EXERCISE REQUIREMENTS —
For the material that follows, return exactly the lines from the one with "high = [max(corner[k]" through the one with "if empty is", both ends included.

DATASET SECTION —

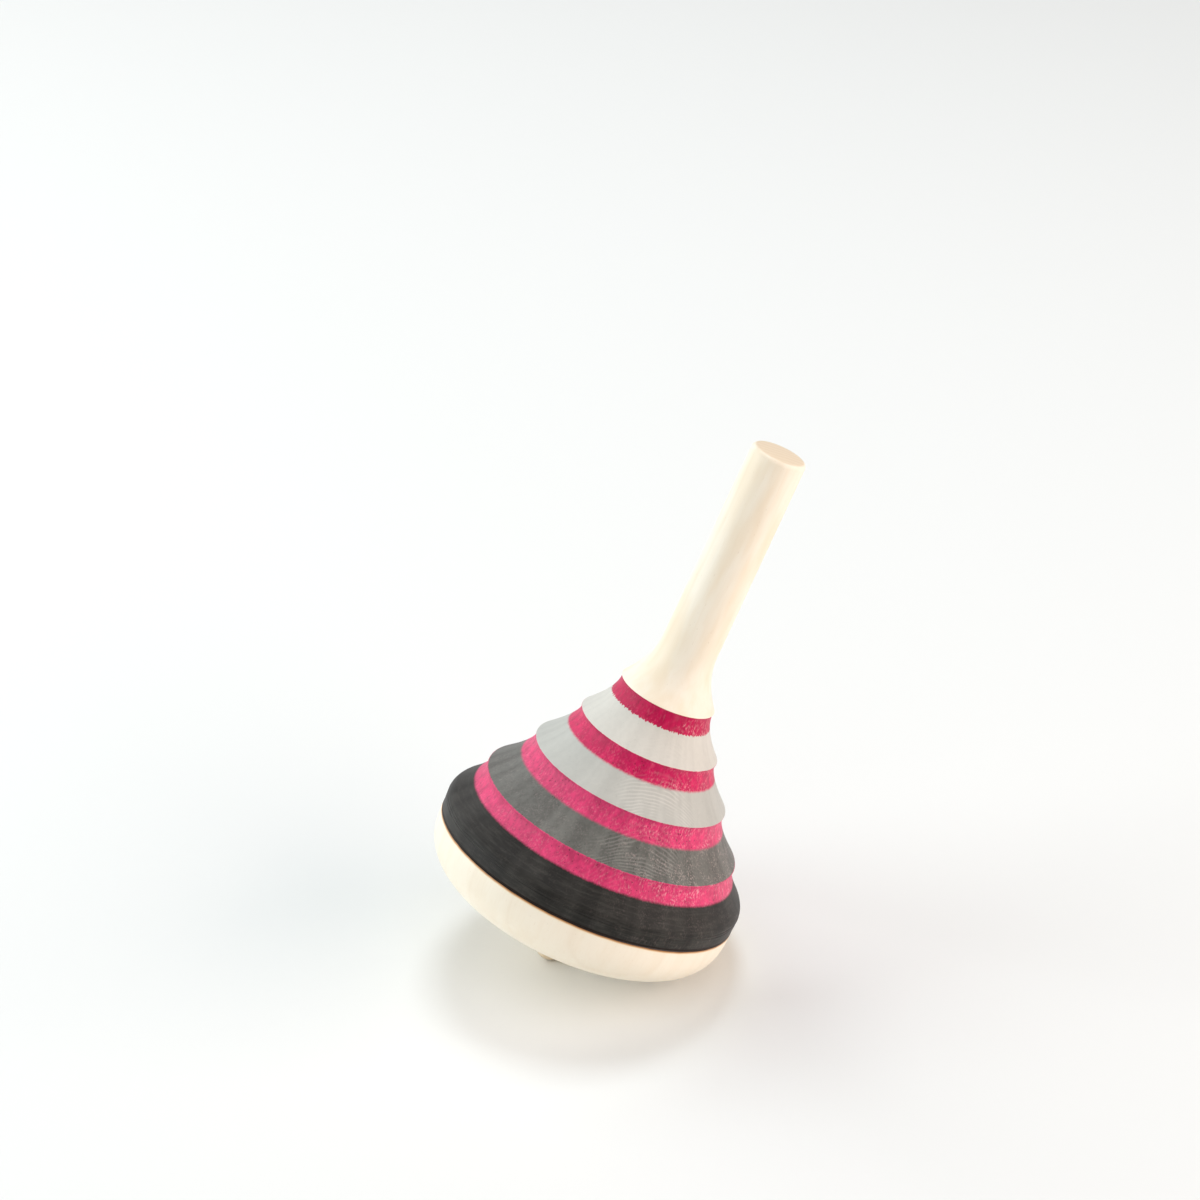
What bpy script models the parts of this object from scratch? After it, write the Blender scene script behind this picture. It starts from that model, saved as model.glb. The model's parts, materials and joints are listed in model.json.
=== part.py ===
"""Finger spinning top, turned in maple, lying at rest on its tip and the side of its bowl.

Four glued pieces on one spin axis: a stem with a trumpet foot, a stepped body, a bowl-shaped
base and a small tip. Each piece is turned about its own Z axis, which is the spin axis, and an
empty leans the whole top to the angle at which tip and bowl both touch the table.
Sizes are in millimetres, and the meshes are made in metres. Heights are measured along the
spin axis from the lowest point of the tip.
"""
import math

import bmesh
import bpy
from mathutils import Matrix

MM = 0.001
GLUE_GAP = 0.3          # room left between two pieces that are glued together

# Heights along the spin axis
SEAM = 12.36            # glue line between base and body, hidden in the burnt line
BODY_TOP = 34.4         # where the stem's foot sits on the body
STEM_END = 64.2         # overall length of the top

# Stem
STEM_RADIUS = 3.2
STEM_END_RADIUS = 3.12
END_ROUNDING = 0.55
FOOT_RADIUS = 5.5       # sharp lower edge of the trumpet-shaped flare
FLARE_HEIGHT = 6.0
FLARE_POWER = 2.05
FLARE_STEPS = 12
TENON_RADIUS = 2.2
TENON_LENGTH = 12.0

# Body: sharp edges that its hollows hang from, as (radius, height), starting with the stem's
# foot, and the angle from the spin axis at which each hollow runs out to the edge below it
STEP_EDGES = ((FOOT_RADIUS, BODY_TOP), (8.07, 29.3), (11.3, 24.2), (14.82, 18.9), (17, 15.04))
RUN_OUT_ANGLES = (43, 46, 49, 46)
UNDERCUT = (0.12, 0.25)          # how far each edge overhangs, and over what height
RIM_RADIUS = 17.5
RIM_SHOULDER = (14.5, 13.9)      # where the shoulder's rounding would peak, and where it ends
RIM_FOOT_RADIUS = 17.42

# Base
BOWL_RADIUS = 17.42
BOWL_DEPTH = 8.04
BOWL_DEPTH_POWER = 0.617
BOWL_RADIUS_POWER = 0.92
SPIGOT_RADIUS = 6.5
SPIGOT_LENGTH = 4.0
BOWL_TOP = SEAM - GLUE_GAP / 2
BOWL_BOTTOM = BOWL_TOP - BOWL_DEPTH

# Tip
COLLAR_TOP = BOWL_BOTTOM - GLUE_GAP
COLLAR_RADIUS = 2.05
COLLAR_TAPER = 1.0
DOME_RADIUS = 1.35
DOME_HEIGHT = 1.0
SHANK_RADIUS = 1.25
SHANK_LENGTH = 6.0

# Mesh
TURN_STEPS = 56
EASE_STEPS = 3
SHOULDER_STEPS = 5
HOLLOW_STEPS = 7
BOWL_STEPS = 16
NECK_STEPS = 5
DOME_STEPS = 6

# Finishes: colour (linear), roughness
BARE_MAPLE = ((0.86, 0.68, 0.47), 0.5)
STEM_MAPLE = ((0.83, 0.66, 0.46), 0.5)
PINK_STAIN = ((0.62, 0.04, 0.13), 0.45)
TIP_MAPLE = ((0.85, 0.70, 0.50), 0.5)


def curve(start, control, end, steps):
    """Points of a quadratic curve, ends included."""
    points = []
    for i in range(steps + 1):
        t = i / steps
        weights = ((1 - t) ** 2, 2 * t * (1 - t), t ** 2)
        points.append(tuple(
            weights[0] * start[k] + weights[1] * control[k] + weights[2] * end[k]
            for k in range(2)))
    return points


def hollow(upper, lower, run_out):
    """The hollow under one edge: undercut, straight down, then out to the next edge."""
    start = (upper[0] - UNDERCUT[0], upper[1] - UNDERCUT[1])
    drop = (lower[0] - start[0]) / math.tan(math.radians(run_out))
    return curve(start, (start[0], lower[1] + drop), lower, HOLLOW_STEPS)


def stem_outline():
    """Stem from the middle of its end face down to the bottom of the tenon."""
    outline = [(0, STEM_END)]
    outline += curve((STEM_END_RADIUS - END_ROUNDING, STEM_END), (STEM_END_RADIUS, STEM_END),
                     (STEM_END_RADIUS, STEM_END - END_ROUNDING), EASE_STEPS)
    foot = BODY_TOP + GLUE_GAP / 2
    for i in range(FLARE_STEPS + 1):
        way = i / FLARE_STEPS
        radius = STEM_RADIUS + (FOOT_RADIUS - STEM_RADIUS) * way ** FLARE_POWER
        outline.append((radius, foot + FLARE_HEIGHT * (1 - way)))
    outline += [(TENON_RADIUS, foot), (TENON_RADIUS, BODY_TOP - TENON_LENGTH)]
    outline.append((0, BODY_TOP - TENON_LENGTH))
    return outline


def body_outline():
    """Body from the floor of the stem's socket, over the steps, to the roof of the spigot's."""
    socket_radius = TENON_RADIUS + GLUE_GAP
    socket_floor = BODY_TOP - TENON_LENGTH - GLUE_GAP
    top = BODY_TOP - GLUE_GAP / 2
    outline = [(0, socket_floor), (socket_radius, socket_floor), (socket_radius, top)]
    outline.append((FOOT_RADIUS - UNDERCUT[0], top))
    for upper, lower, run_out in zip(STEP_EDGES, STEP_EDGES[1:], RUN_OUT_ANGLES):
        outline += hollow(upper, lower, run_out)
    outline += curve(STEP_EDGES[-1], (RIM_RADIUS, RIM_SHOULDER[0]),
                     (RIM_RADIUS, RIM_SHOULDER[1]), SHOULDER_STEPS)[1:]
    foot = SEAM + GLUE_GAP / 2
    recess_radius = SPIGOT_RADIUS + GLUE_GAP
    recess_roof = SEAM + SPIGOT_LENGTH + GLUE_GAP
    outline += [(RIM_FOOT_RADIUS, foot), (recess_radius, foot), (recess_radius, recess_roof)]
    outline.append((0, recess_roof))
    return outline


def bowl_curve():
    """Outside of the bowl, from the burnt line to the flat around the tip."""
    points = []
    for i in range(BOWL_STEPS + 1):
        angle = math.radians(90) * i / BOWL_STEPS
        radius = BOWL_RADIUS * math.cos(angle) ** BOWL_RADIUS_POWER
        depth = BOWL_DEPTH * math.sin(angle) ** BOWL_DEPTH_POWER
        if radius > COLLAR_RADIUS + GLUE_GAP:
            points.append((radius, BOWL_TOP - depth))
    return points


def base_outline():
    """Base from the top of its spigot, down the bowl, to the floor of the tip's bore."""
    spigot_top = SEAM + SPIGOT_LENGTH
    bore_radius = SHANK_RADIUS + GLUE_GAP
    bore_floor = BOWL_BOTTOM + SHANK_LENGTH
    outline = [(0, spigot_top), (SPIGOT_RADIUS, spigot_top), (SPIGOT_RADIUS, BOWL_TOP)]
    outline += bowl_curve()
    outline += [(bore_radius, BOWL_BOTTOM), (bore_radius, bore_floor), (0, bore_floor)]
    return outline


def tip_curve():
    """Outside of the tip, from its collar down to its lowest point."""
    points = curve((COLLAR_RADIUS, COLLAR_TOP), (DOME_RADIUS, COLLAR_TOP - COLLAR_TAPER),
                   (DOME_RADIUS, DOME_HEIGHT), NECK_STEPS)
    for i in range(1, DOME_STEPS):
        angle = math.radians(90) * i / DOME_STEPS
        points.append((DOME_RADIUS * math.cos(angle), DOME_HEIGHT * (1 - math.sin(angle))))
    points.append((0, 0))
    return points


def tip_outline():
    """Tip from the top of its shank down to its lowest point."""
    shank_top = COLLAR_TOP + SHANK_LENGTH
    return [(0, shank_top), (SHANK_RADIUS, shank_top), (SHANK_RADIUS, COLLAR_TOP)] + tip_curve()


def resting_lean():
    """Angle at which one flat surface touches both the tip's dome and the side of the bowl."""
    return max(
        min(math.atan2(side[1] - foot[1], side[0] - foot[0]) for side in bowl_curve())
        for foot in tip_curve())


def turned(name, outline, finish):
    """Spin an outline of (radius, height) about Z into a closed piece with its own finish."""
    shape = bmesh.new()
    points = [shape.verts.new((radius * MM, 0, height * MM)) for radius, height in outline]
    edges = [shape.edges.new(pair) for pair in zip(points, points[1:])]
    bmesh.ops.spin(shape, geom=points + edges, cent=(0, 0, 0), axis=(0, 0, 1),
                   angle=math.tau, steps=TURN_STEPS, use_merge=True)
    bmesh.ops.remove_doubles(shape, verts=shape.verts, dist=0.001 * MM)
    bmesh.ops.recalc_face_normals(shape, faces=shape.faces)
    mesh = bpy.data.meshes.new(name)
    shape.to_mesh(mesh)
    shape.free()
    mesh.shade_smooth()
    mesh.set_sharp_from_angle(angle=math.radians(35))
    mesh.materials.append(wood(name, *finish))
    piece = bpy.data.objects.new(name, mesh)
    bpy.context.collection.objects.link(piece)
    return piece


def wood(name, color, roughness):
    """A plain satin wood finish."""
    material = bpy.data.materials.new(name + "_wood")
    material.use_nodes = True
    shader = material.node_tree.nodes["Principled BSDF"]
    shader.inputs["Base Color"].default_value = (*color, 1)
    shader.inputs["Roughness"].default_value = roughness
    shader.inputs["Metallic"].default_value = 0
    return material


def lean_on_table(pieces):
    """Lean the top towards +X about its tip until it rests, and centre its box on the origin."""
    lean = resting_lean()
    turn = Matrix.Rotation(lean, 3, 'Y')
    corners = [turn @ vertex.co for piece in pieces for vertex in piece.data.vertices]
    low = [min(corner[k] for corner in corners) for k in range(3)]
    high = [max(corner[k] for corner in corners) for k in range(3)]
    spin_axis = bpy.data.objects.new("spin_axis", None)
    bpy.context.collection.objects.link(spin_axis)
    spin_axis.rotation_euler = (0, lean, 0)
    spin_axis.location = (-(low[0] + high[0]) / 2, -(low[1] + high[1]) / 2, -low[2])
    for piece in pieces:
        piece.parent = spin_axis


for leftover in list(bpy.data.objects):
    bpy.data.objects.remove(leftover)

lean_on_table([
    turned("stem", stem_outline(), STEM_MAPLE),
    turned("body", body_outline(), PINK_STAIN),
    turned("base", base_outline(), BARE_MAPLE),
    turned("tip", tip_outline(), TIP_MAPLE),
])
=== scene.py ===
"""Looks of a turned finger top lying at rest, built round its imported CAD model.

The top is maple, turned on a lathe in four pieces that share one spin axis. Each piece is a
class that holds its sizes in millimetres, draws its outline, turns it and dresses it.
Heights run up the spin axis from the lowest point of the tip.
"""
import json
import logging
import math
from dataclasses import dataclass, field
from enum import Enum
from functools import partial
from typing import Any, Callable

import bmesh
import bpy
from mathutils import Matrix, Vector


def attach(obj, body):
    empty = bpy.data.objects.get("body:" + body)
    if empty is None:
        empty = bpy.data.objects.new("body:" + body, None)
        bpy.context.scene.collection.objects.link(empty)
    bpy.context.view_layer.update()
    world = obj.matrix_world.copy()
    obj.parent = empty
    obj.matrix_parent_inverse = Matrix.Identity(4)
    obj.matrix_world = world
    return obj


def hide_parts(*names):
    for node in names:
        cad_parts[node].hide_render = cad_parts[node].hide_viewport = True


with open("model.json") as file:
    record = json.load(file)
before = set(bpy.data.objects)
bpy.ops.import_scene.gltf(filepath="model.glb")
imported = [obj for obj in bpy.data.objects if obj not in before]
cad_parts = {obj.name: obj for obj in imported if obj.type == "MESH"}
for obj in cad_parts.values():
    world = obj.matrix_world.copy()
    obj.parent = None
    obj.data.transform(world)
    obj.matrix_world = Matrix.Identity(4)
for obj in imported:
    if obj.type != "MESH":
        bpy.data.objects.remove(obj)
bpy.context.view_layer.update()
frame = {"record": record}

log = logging.getLogger("finger_top")

MM = 0.001
GLUE_LINE = 0.02        # hairline left between two glued pieces
TURN_STEPS = 256        # flats round a turned piece
MERGE_DISTANCE = 0.0005         # points closer than this become one, in mm
SHARP_ANGLE = math.radians(40)  # edges that turn more than this stay crisp
LATHE_PLACE = "lathe_place"     # each point's place on the lathe, spin axis up, in mm

# Straight lines that stand for one curve of an outline
END_STEPS, FLARE_STEPS, EASING_STEPS = 8, 48, 5
HOLLOW_STEPS, RIM_STEPS = 36, 30
BOWL_STEPS, NECK_STEPS, DOME_STEPS = 90, 16, 20

# Settings that most nodes of a kind share. A MapRange takes its value, the range that this
# comes from and the range that it goes to, a Mix its share and two colours, and a TexNoise
# its place, scale and detail.
SMOOTH = {"interpolation_type": "SMOOTHSTEP"}
COLOURS = {"data_type": "RGBA"}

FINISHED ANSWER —
    high = [max(corner[k] for corner in corners) for k in range(3)]
    spin_axis = bpy.data.objects.new("spin_axis", None)
    bpy.context.collection.objects.link(spin_axis)
    spin_axis.rotation_euler = (0, lean, 0)
    spin_axis.location = (-(low[0] + high[0]) / 2, -(low[1] + high[1]) / 2, -low[2])
    for piece in pieces:
        piece.parent = spin_axis


for leftover in list(bpy.data.objects):
    bpy.data.objects.remove(leftover)

lean_on_table([
    turned("stem", stem_outline(), STEM_MAPLE),
    turned("body", body_outline(), PINK_STAIN),
    turned("base", base_outline(), BARE_MAPLE),
    turned("tip", tip_outline(), TIP_MAPLE),
])
=== scene.py ===
"""Looks of a turned finger top lying at rest, built round its imported CAD model.

The top is maple, turned on a lathe in four pieces that share one spin axis. Each piece is a
class that holds its sizes in millimetres, draws its outline, turns it and dresses it.
Heights run up the spin axis from the lowest point of the tip.
"""
import json
import logging
import math
from dataclasses import dataclass, field
from enum import Enum
from functools import partial
from typing import Any, Callable

import bmesh
import bpy
from mathutils import Matrix, Vector


def attach(obj, body):
    empty = bpy.data.objects.get("body:" + body)
    if empty is None:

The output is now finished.